Tools like Zoom and Microsoft Teams are a good example. These systems are now the foundational tools for communication and relationships between students and teachers. Teacher self-confidence in pivoting to online learning is enabled by knowing not just “how” the technology works but also in knowing “why and when” to use specific features and methods for best interaction.
For instance, in using an online platform, it is very important to use the video feature if at all possible. More than 90% of communication is non-verbal. Inability to see students is an inability to connect fully with students.

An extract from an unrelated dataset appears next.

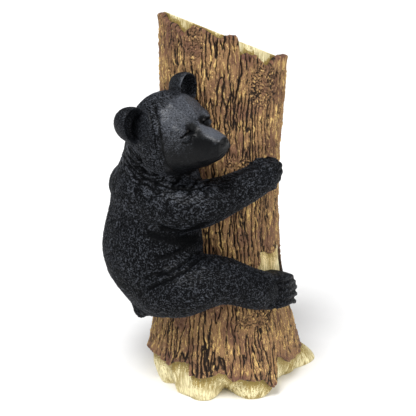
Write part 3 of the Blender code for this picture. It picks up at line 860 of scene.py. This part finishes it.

Moreover, ensuring that teachers call on specific students to talk, give “points” for making comments in chat (and respond to them), and use breakout room features for small discussions transform a flat video-conference into a rich, collaborative learning experience.
Online Social-Emotional Support
On the cutting edge of technology innovation to support student and teacher social-emotional well-being is Rhithm, a new software platform to support teacher-student connection and self-regulation. This digital tool leads teachers and students through an efficient process that can be done daily in three minutes.
The Rhithm Assessment is an emoji-based, digital, “biopsychosocial” assessment that takes less than 1 minute, but provides powerful data on student and teacher mental, energy, emotional, physical, and social (MEEPS) states. It also includes space for free notes and journaling, providing a safe space for communication that keeps vital relationships strong across time and space.
As soon as the assessment is complete, an algorithm chooses and launches a video activity or lesson, customized according to the assessment answers. Self-regulation techniques, personal character-focused lessons, transition activities, and guided movement challenges are automatically provided to the student, based upon their individual need at the moment.
Dashboards give teachers, administrators, and school counselors the ability to view trends in school-wide social-emotional health, including customizable risk alerts.
Earlier this year, Rhithm partnered with MeTEOR Education to provide the solution at no cost to schools facing the transition to crisis teaching with students at home. The technology exploded to districts across the country. The ability to “see” into how students were feeling and offer them practical strategies for self-reflection and “centering” has become step one in the new blended home-to-school learning process. Indeed, principals can support teachers by better understanding the teacher mindset and social-emotional status as well.
Students working in small spaces at home, or sitting for long periods of time, have been “activated” by short Rhithm movement videos. I now coach corporate and school teams to begin every conference call by standing up, stretching, and moving. Spending five minutes moving will exponentially improve the value of the meeting.
Technology tools can help adults and students to develop self-awareness of their own triggers, and the “fight or flight” response. These tools support self-regulation and monitoring, while creating more effective platforms for teaching and learning relationships separated by space and time. The heart must be ready to learn before the mind engages. Teacher and student social-emotional well-being should be a priority when considering technology tools for the classroom.